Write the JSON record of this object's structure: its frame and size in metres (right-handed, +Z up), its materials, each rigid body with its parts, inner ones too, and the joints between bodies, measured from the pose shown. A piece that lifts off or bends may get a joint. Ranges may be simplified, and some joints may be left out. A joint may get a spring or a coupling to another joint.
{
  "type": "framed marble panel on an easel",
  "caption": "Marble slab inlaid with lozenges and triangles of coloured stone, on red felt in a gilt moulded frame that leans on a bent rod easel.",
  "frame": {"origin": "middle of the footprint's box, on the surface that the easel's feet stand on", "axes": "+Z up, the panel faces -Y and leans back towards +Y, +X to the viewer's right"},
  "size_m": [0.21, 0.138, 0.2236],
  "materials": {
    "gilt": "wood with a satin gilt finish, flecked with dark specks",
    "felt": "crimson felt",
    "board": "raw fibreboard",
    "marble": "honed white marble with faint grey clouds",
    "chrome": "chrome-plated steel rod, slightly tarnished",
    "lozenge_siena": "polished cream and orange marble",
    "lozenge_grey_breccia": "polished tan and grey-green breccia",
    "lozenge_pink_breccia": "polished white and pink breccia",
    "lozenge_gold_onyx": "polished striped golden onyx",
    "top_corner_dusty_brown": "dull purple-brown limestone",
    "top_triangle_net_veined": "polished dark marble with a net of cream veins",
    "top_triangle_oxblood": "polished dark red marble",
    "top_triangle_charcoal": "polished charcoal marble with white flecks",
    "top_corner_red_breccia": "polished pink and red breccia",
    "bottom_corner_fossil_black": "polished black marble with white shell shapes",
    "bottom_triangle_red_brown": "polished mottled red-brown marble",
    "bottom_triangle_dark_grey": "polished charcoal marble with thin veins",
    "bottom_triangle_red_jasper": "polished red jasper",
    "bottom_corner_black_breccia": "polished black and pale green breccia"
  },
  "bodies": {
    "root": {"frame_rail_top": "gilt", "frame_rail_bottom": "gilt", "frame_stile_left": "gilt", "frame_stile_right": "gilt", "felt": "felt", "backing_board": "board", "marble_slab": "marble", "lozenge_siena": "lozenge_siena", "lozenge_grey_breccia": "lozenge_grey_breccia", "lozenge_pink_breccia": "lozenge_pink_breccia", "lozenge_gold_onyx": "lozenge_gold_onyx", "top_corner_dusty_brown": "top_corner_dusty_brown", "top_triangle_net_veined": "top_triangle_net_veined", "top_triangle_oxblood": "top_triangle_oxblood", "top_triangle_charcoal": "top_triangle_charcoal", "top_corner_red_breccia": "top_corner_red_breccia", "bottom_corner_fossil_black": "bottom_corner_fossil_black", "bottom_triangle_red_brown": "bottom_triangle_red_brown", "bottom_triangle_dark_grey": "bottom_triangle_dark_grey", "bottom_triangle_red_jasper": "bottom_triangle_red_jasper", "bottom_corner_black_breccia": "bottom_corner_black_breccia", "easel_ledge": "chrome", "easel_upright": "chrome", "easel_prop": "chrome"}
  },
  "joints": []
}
--
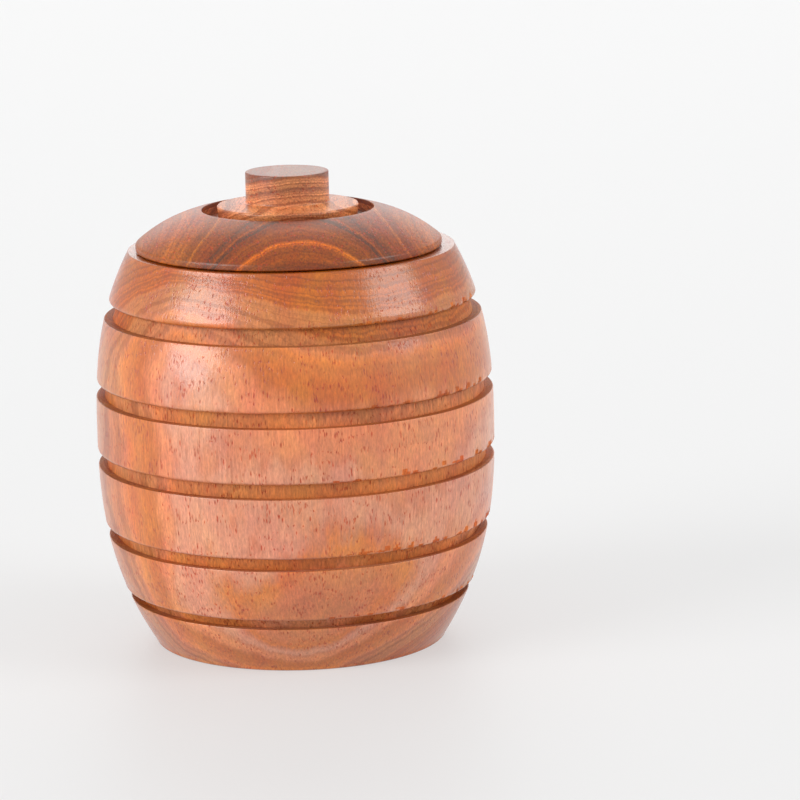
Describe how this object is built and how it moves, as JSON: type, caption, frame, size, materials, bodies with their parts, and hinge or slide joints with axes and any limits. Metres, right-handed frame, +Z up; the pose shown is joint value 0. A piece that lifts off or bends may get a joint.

DIRECTIVE:
Copy out all lines above that include the string "materials".

TASK RESPONSE:
Write the JSON record of this object's structure: its frame and size in metres (right-handed, +Z up), its materials, each rigid body with its parts, inner ones too, and the joints between bodies, measured from the pose shown. A piece that lifts off or bends may get a joint. Ranges may be simplified, and some joints may be left out. A joint may get a spring or a coupling to another joint.
  "materials": {
Describe how this object is built and how it moves, as JSON: type, caption, frame, size, materials, bodies with their parts, and hinge or slide joints with axes and any limits. Metres, right-handed frame, +Z up; the pose shown is joint value 0. A piece that lifts off or bends may get a joint.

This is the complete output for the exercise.